------ RECORD LIST ------

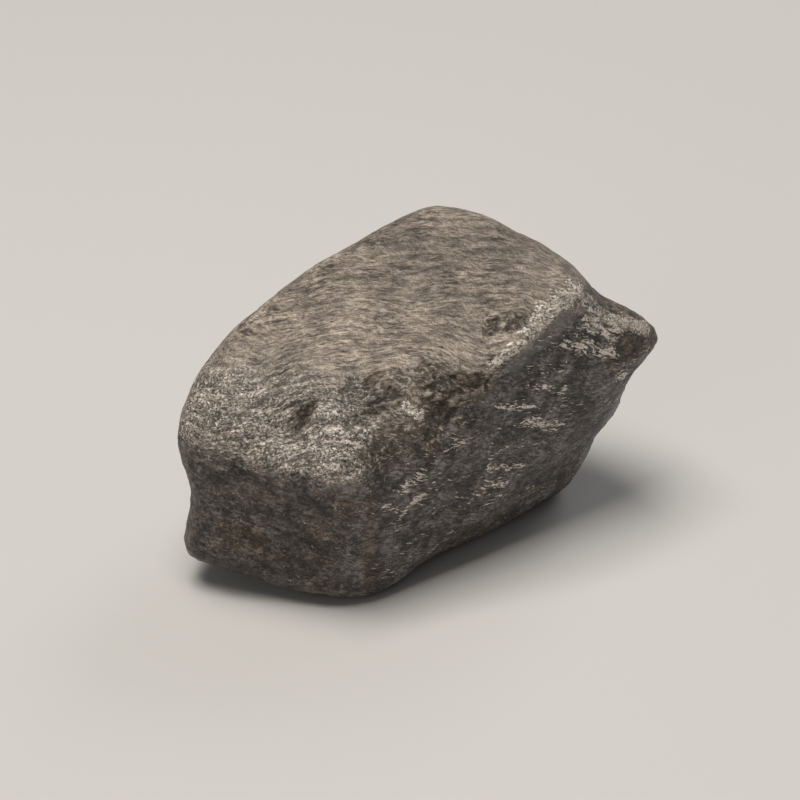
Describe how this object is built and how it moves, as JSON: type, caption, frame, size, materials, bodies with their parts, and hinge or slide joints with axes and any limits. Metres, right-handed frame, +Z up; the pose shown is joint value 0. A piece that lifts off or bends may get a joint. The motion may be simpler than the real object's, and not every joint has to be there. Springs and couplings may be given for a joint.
{
  "type": "rough diamond",
  "caption": "Uncut grey-brown diamond crystal: an irregular etched block with a domed top, a pointed right end and a flat cleavage face to rest on.",
  "frame": {"origin": "centre of the bounding box in X and Y, at the height of the flat cleavage face that the stone rests on", "axes": "+X along the stone towards its pointed right end, +Y from the two dark front faces towards the back, +Z up out of the rest face"},
  "size_m": [0.0238, 0.0156, 0.0172],
  "materials": {
    "diamond_skin": "greasy, half-matt etched crystal skin: lighter grey-beige and finely hatched on top, darker blue-grey and smoother on the sides, with brown tints and small bright growth terraces"
  },
  "bodies": {
    "root": {"rough_diamond": "diamond_skin"}
  },
  "joints": []
}
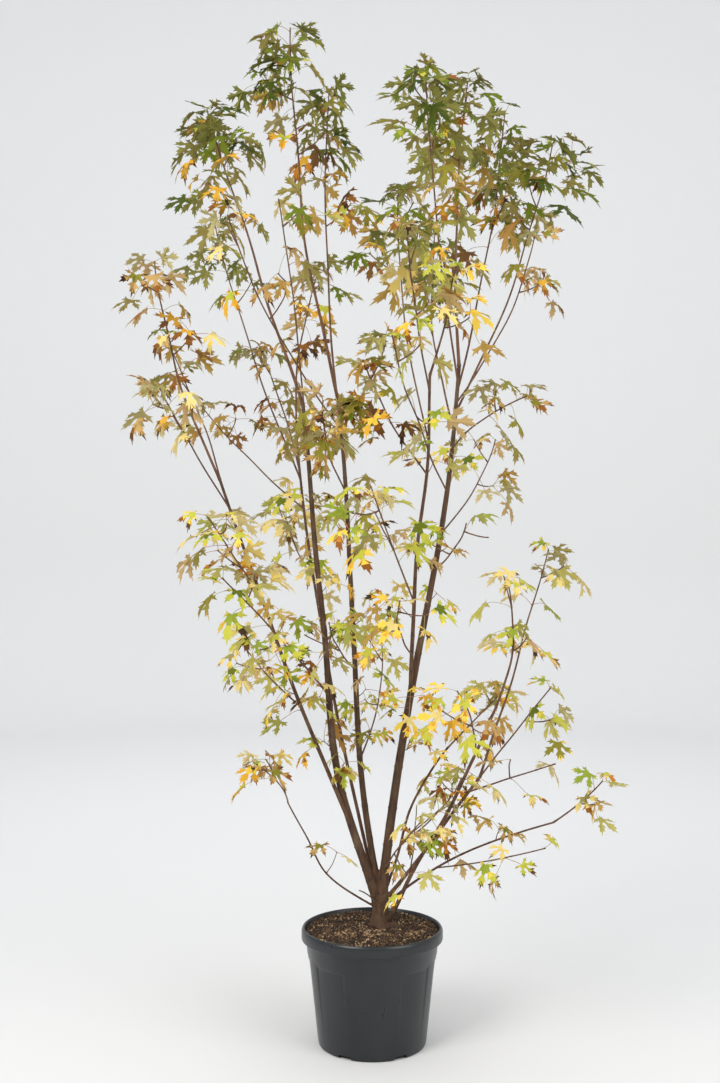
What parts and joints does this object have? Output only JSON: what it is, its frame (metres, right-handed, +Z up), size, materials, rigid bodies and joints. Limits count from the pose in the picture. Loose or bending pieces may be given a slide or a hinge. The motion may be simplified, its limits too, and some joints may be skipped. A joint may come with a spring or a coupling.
{
  "type": "potted silver maple",
  "caption": "Young multi-stem silver maple in autumn leaf, with slim spreading stems, rooted in a round black nursery pot filled with soil.",
  "frame": {"origin": "centre of the pot's flat underside, on the floor", "axes": "+Z up along the plant, +X to the right as seen from the front, +Y away from the front"},
  "size_m": [1.781, 1.5349, 3.5686],
  "materials": {
    "pot": "satin, charcoal, moulded",
    "soil": "rough, damp peat and bark crumbs",
    "bark": "rough, red-brown to grey-brown young bark",
    "leaves_green": "matte, dark and mid green with some gold",
    "leaves_fresh": "matte, yellow-green",
    "leaves_turning": "matte, green turning yellow",
    "leaves_gold": "matte, gold and lime",
    "leaves_amber": "matte, orange-brown and gold",
    "leaves_tan": "matte, buff, tan and grey-green"
  },
  "bodies": {
    "root": {"pot": "pot", "soil": "soil", "trunk": "bark", "back_stem": "bark", "behind_right_stem": "bark", "front_right_stem": "bark", "left_stem": "bark", "lowest_left_stem": "bark", "lowest_right_stem": "bark", "middle_stem": "bark", "outer_left_stem": "bark", "pair_left_stem": "bark", "pair_right_stem": "bark", "right_stem": "bark", "back_crown": "leaves_amber", "back_left_tip": "leaves_amber", "back_long_shoot": "leaves_green", "back_middle": "leaves_turning", "behind_right_tip": "leaves_gold", "far_left_tip": "leaves_amber", "far_right_low": "leaves_tan", "far_right_tip": "leaves_green", "front_crown": "leaves_gold", "front_left_shoot": "leaves_fresh", "front_low": "leaves_gold", "front_mid": "leaves_turning", "front_side_shoot": "leaves_amber", "front_tall_shoot": "leaves_green", "left_crown": "leaves_green", "left_low_front": "leaves_turning", "left_side_shoot": "leaves_turning", "low_back": "leaves_gold", "low_centre": "leaves_fresh", "lowest_left_tip": "leaves_amber", "lowest_right_side": "leaves_turning", "lowest_right_tip": "leaves_turning", "middle_left_shoot": "leaves_turning", "middle_low_left": "leaves_fresh", "middle_low_right": "leaves_fresh", "middle_upper": "leaves_tan", "outer_inner_tip": "leaves_amber", "outer_low": "leaves_tan", "outer_low_back": "leaves_turning", "outer_middle": "leaves_turning", "outer_tip": "leaves_tan", "pair_left_side": "leaves_gold", "pair_left_tip": "leaves_gold", "pair_right_low": "leaves_turning", "pair_right_side": "leaves_turning", "pair_right_upper": "leaves_turning", "right_back_shoot": "leaves_green", "right_front_shoot": "leaves_turning", "right_low_side": "leaves_tan", "right_mid_back": "leaves_fresh", "right_mid_side": "leaves_tan", "right_top": "leaves_green", "right_top_left": "leaves_green", "right_top_right": "leaves_green", "top_left": "leaves_green", "top_middle": "leaves_green"}
  },
  "joints": []
}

------

DIRECTIONS FOR THIS TASK: Return every record, word for word.

FINAL ANSWER:
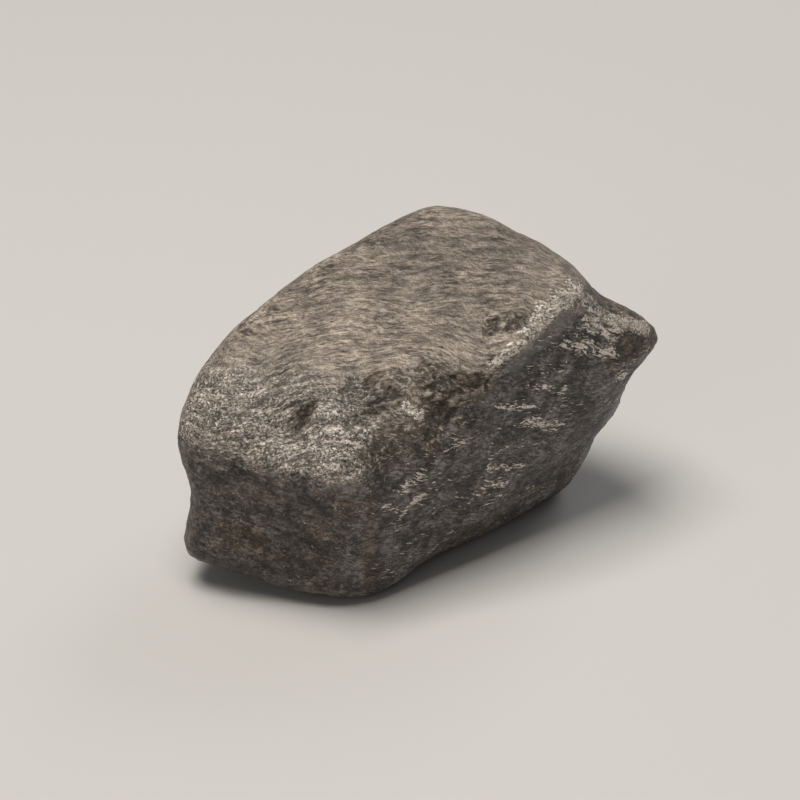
Describe how this object is built and how it moves, as JSON: type, caption, frame, size, materials, bodies with their parts, and hinge or slide joints with axes and any limits. Metres, right-handed frame, +Z up; the pose shown is joint value 0. A piece that lifts off or bends may get a joint. The motion may be simpler than the real object's, and not every joint has to be there. Springs and couplings may be given for a joint.
{
  "type": "rough diamond",
  "caption": "Uncut grey-brown diamond crystal: an irregular etched block with a domed top, a pointed right end and a flat cleavage face to rest on.",
  "frame": {"origin": "centre of the bounding box in X and Y, at the height of the flat cleavage face that the stone rests on", "axes": "+X along the stone towards its pointed right end, +Y from the two dark front faces towards the back, +Z up out of the rest face"},
  "size_m": [0.0238, 0.0156, 0.0172],
  "materials": {
    "diamond_skin": "greasy, half-matt etched crystal skin: lighter grey-beige and finely hatched on top, darker blue-grey and smoother on the sides, with brown tints and small bright growth terraces"
  },
  "bodies": {
    "root": {"rough_diamond": "diamond_skin"}
  },
  "joints": []
}
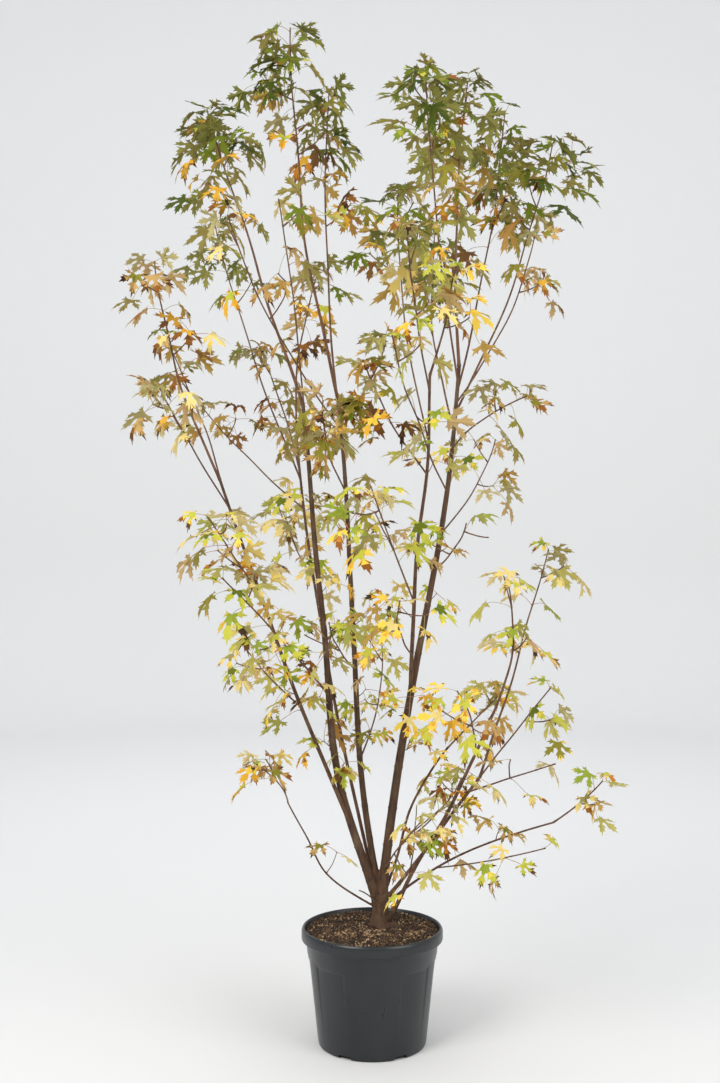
What parts and joints does this object have? Output only JSON: what it is, its frame (metres, right-handed, +Z up), size, materials, rigid bodies and joints. Limits count from the pose in the picture. Loose or bending pieces may be given a slide or a hinge. The motion may be simplified, its limits too, and some joints may be skipped. A joint may come with a spring or a coupling.
{
  "type": "potted silver maple",
  "caption": "Young multi-stem silver maple in autumn leaf, with slim spreading stems, rooted in a round black nursery pot filled with soil.",
  "frame": {"origin": "centre of the pot's flat underside, on the floor", "axes": "+Z up along the plant, +X to the right as seen from the front, +Y away from the front"},
  "size_m": [1.781, 1.5349, 3.5686],
  "materials": {
    "pot": "satin, charcoal, moulded",
    "soil": "rough, damp peat and bark crumbs",
    "bark": "rough, red-brown to grey-brown young bark",
    "leaves_green": "matte, dark and mid green with some gold",
    "leaves_fresh": "matte, yellow-green",
    "leaves_turning": "matte, green turning yellow",
    "leaves_gold": "matte, gold and lime",
    "leaves_amber": "matte, orange-brown and gold",
    "leaves_tan": "matte, buff, tan and grey-green"
  },
  "bodies": {
    "root": {"pot": "pot", "soil": "soil", "trunk": "bark", "back_stem": "bark", "behind_right_stem": "bark", "front_right_stem": "bark", "left_stem": "bark", "lowest_left_stem": "bark", "lowest_right_stem": "bark", "middle_stem": "bark", "outer_left_stem": "bark", "pair_left_stem": "bark", "pair_right_stem": "bark", "right_stem": "bark", "back_crown": "leaves_amber", "back_left_tip": "leaves_amber", "back_long_shoot": "leaves_green", "back_middle": "leaves_turning", "behind_right_tip": "leaves_gold", "far_left_tip": "leaves_amber", "far_right_low": "leaves_tan", "far_right_tip": "leaves_green", "front_crown": "leaves_gold", "front_left_shoot": "leaves_fresh", "front_low": "leaves_gold", "front_mid": "leaves_turning", "front_side_shoot": "leaves_amber", "front_tall_shoot": "leaves_green", "left_crown": "leaves_green", "left_low_front": "leaves_turning", "left_side_shoot": "leaves_turning", "low_back": "leaves_gold", "low_centre": "leaves_fresh", "lowest_left_tip": "leaves_amber", "lowest_right_side": "leaves_turning", "lowest_right_tip": "leaves_turning", "middle_left_shoot": "leaves_turning", "middle_low_left": "leaves_fresh", "middle_low_right": "leaves_fresh", "middle_upper": "leaves_tan", "outer_inner_tip": "leaves_amber", "outer_low": "leaves_tan", "outer_low_back": "leaves_turning", "outer_middle": "leaves_turning", "outer_tip": "leaves_tan", "pair_left_side": "leaves_gold", "pair_left_tip": "leaves_gold", "pair_right_low": "leaves_turning", "pair_right_side": "leaves_turning", "pair_right_upper": "leaves_turning", "right_back_shoot": "leaves_green", "right_front_shoot": "leaves_turning", "right_low_side": "leaves_tan", "right_mid_back": "leaves_fresh", "right_mid_side": "leaves_tan", "right_top": "leaves_green", "right_top_left": "leaves_green", "right_top_right": "leaves_green", "top_left": "leaves_green", "top_middle": "leaves_green"}
  },
  "joints": []
}